Highlights & Insights¶
- Simple yet powerful observation: The narrow dynamic range of task vectors relative to fine-tuned weights, though straightforward to observe, underpins the entire method's effectiveness.
- Seamless compatibility with existing methods: As a purely checkpoint-side operation, TVQ integrates into Task Arithmetic, Ties Merging, AdaMerging, and all other merging frameworks at zero modification cost.
- Elegant residual decomposition: The shared base vector plus task-specific offset decomposition naturally exploits inter-task redundancy.
- Unexpected regularization finding: The phenomenon of 3-bit quantization improving performance carries theoretical research value.
Limitations & Future Work¶
- The RTVQ base vector depends on the mean of all tasks; adding new tasks requires recomputation.

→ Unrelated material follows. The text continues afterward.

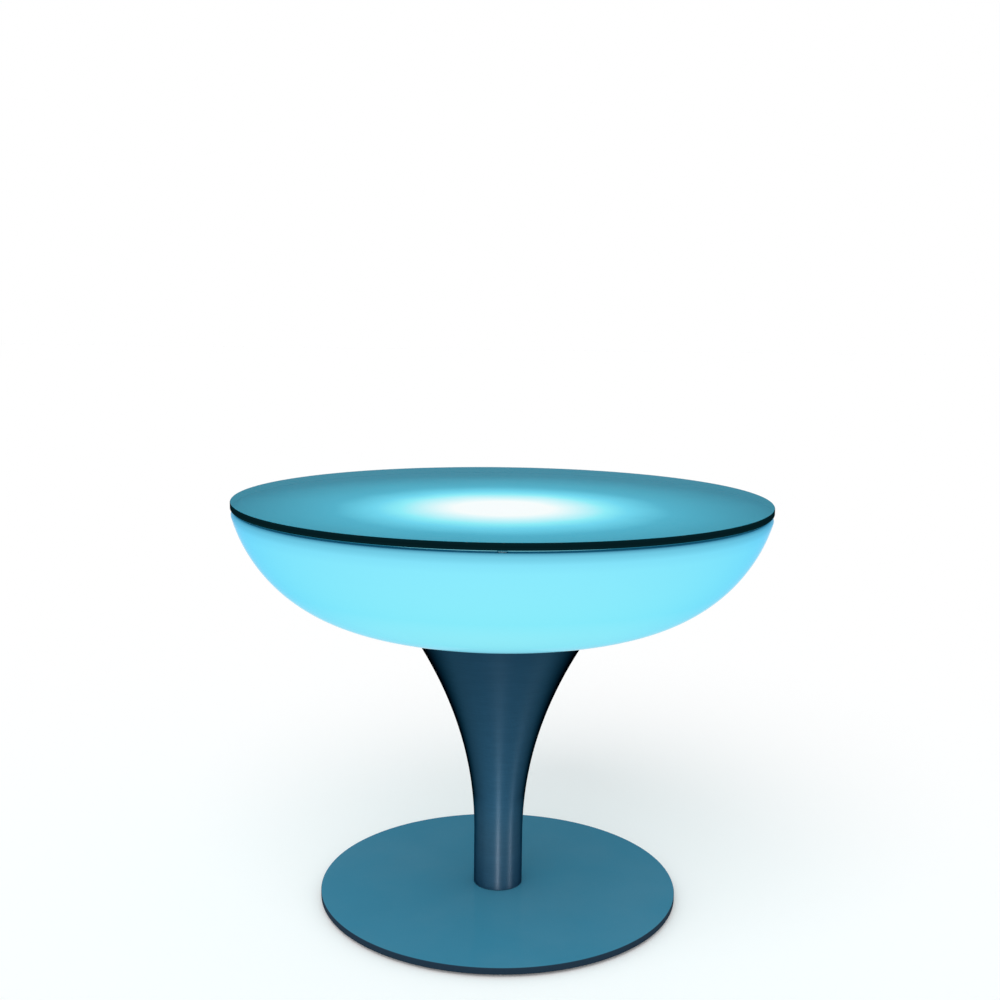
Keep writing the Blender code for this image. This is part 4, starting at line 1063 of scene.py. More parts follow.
rim = bowl_high.z
seat = bowl_low.z
rim_radius = glass_radius + RIM_PAST_GLASS
side = (rim_radius - SIDE_CURVE * math.sin(RIM_SLOPE), rim + SIDE_CURVE * math.cos(RIM_SLOPE))
meeting = math.asin(side[0] / (FLOOR_CURVE - SIDE_CURVE))
floor_centre = (0, side[1] + (FLOOR_CURVE - SIDE_CURVE) * math.cos(meeting))
inside_rounding = SIDE_CURVE - RIM_ROUNDING
rounding_slope = math.acos((side[1] - rim + RIM_ROUNDING) / inside_rounding)
rounding = (side[0] + inside_rounding * math.sin(rounding_slope), rim - RIM_ROUNDING)
print("bowl arcs meet at", round(math.degrees(meeting), 1), "degrees, seat off by",
      round(1000 * (floor_centre[1] - math.sqrt(FLOOR_CURVE**2 - SEAT_RADIUS**2) - seat), 3), "mm")

# %% Bowl mesh
BOWL_SIDES = 192
BOLT_HOLE_RADIUS = 0.0045
DRILL_REACH = 0.004

under_lip = math.acos((side[1] - rim + LIP_THICKNESS) / (SIDE_CURVE - BOWL_WALL))
seat_depth = math.sqrt(FLOOR_CURVE**2 - SEAT_RADIUS**2) - BOWL_WALL
inner_seat = math.acos(seat_depth / (FLOOR_CURVE - BOWL_WALL))

bowl_outline = [(0, seat)]
bowl_outline += arc(floor_centre, FLOOR_CURVE, math.asin(SEAT_RADIUS / FLOOR_CURVE), meeting, 10)
bowl_outline += arc(side, SIDE_CURVE, meeting, rounding_slope, 36)[1:]
bowl_outline += arc(rounding, RIM_ROUNDING, rounding_slope, math.pi, 9)[1:]
lip_edge, lip_bottom = rim_radius - LIP_WIDTH, rim - LIP_THICKNESS
bowl_outline += rounded(
    [(rounding[0], rim), (lip_edge, rim), (lip_edge, lip_bottom), (rounding[0], lip_bottom)],
    [0, LIP_ROUNDING, LIP_ROUNDING, 0])[1:-1]
bowl_outline += arc(side, SIDE_CURVE - BOWL_WALL, under_lip, meeting, 30)
bowl_outline += arc(floor_centre, FLOOR_CURVE - BOWL_WALL, meeting, inner_seat, 8)[1:]
bowl_outline += [(0, seat + BOWL_WALL)]
bowl_mesh = turned_mesh("milky_bowl", bowl_outline, BOWL_SIDES)
print("bowl:", len(bowl_outline), "outline points,", len(bowl_mesh.polygons), "faces")

# %% [markdown]
# Four bolts go through the bowl's floor. A hole in a mesh can be cut face by face, or with a Boolean
# modifier. The modifier is surer. It is applied at once, so the piece keeps a plain mesh.

# %% Drill holes
def combine(piece, operation, meshes):
    """Adds the meshes to the piece with UNION, or cuts them out of it with DIFFERENCE."""
    tools = []
    for mesh in meshes:
        tool = bpy.data.objects.new("tool", mesh)
        bpy.context.collection.objects.link(tool)
        modifier = piece.modifiers.new("tool", "BOOLEAN")
        modifier.operation = operation
        modifier.solver = "MANIFOLD"
        modifier.object = tool
        tools.append(tool)
    bpy.context.view_layer.update()
    result = piece.evaluated_get(bpy.context.evaluated_depsgraph_get())
    mesh = bpy.data.meshes.new_from_object(result)
    piece.modifiers.clear()
    piece.data = mesh
    mesh.set_sharp_from_angle(angle=SMOOTH_UP_TO)
    for tool in tools:
        bpy.data.objects.remove(tool)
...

- Dense prediction tasks are more sensitive to quantization, particularly methods relying on task-specific masks such as EMR-Merging.
- Only the PTQ paradigm is evaluated; whether quantization-aware training (QAT) could further improve performance remains unexplored.
- Validation on NLP tasks is limited, with the experiments primarily focused on vision domains.
Related Work & Insights¶
- Unlike storage optimization methods such as TALL Mask and TSV-C, TVQ is more general and requires no additional task-specific structures.
- The discovery of quantization regularization effects may inspire new regularization strategies for model merging.
- The residual decomposition idea is extensible to other scenarios requiring storage of multiple model variants (e.g., storing multiple LoRA adapters).
Rating¶
- Novelty: ⭐⭐⭐⭐ The core observation is simple but profound; the RTVQ design is elegant.
- Experimental Thoroughness: ⭐⭐⭐⭐⭐ Covers classification, dense prediction, and NLP; evaluates 8/14/20-task scales across multiple merging methods.
- Writing Quality: ⭐⭐⭐⭐ Logically clear with persuasive figures and tables.
- Value: ⭐⭐⭐⭐⭐ Highly practical — preserving performance at 8% storage has significant implications for resource-constrained deployment.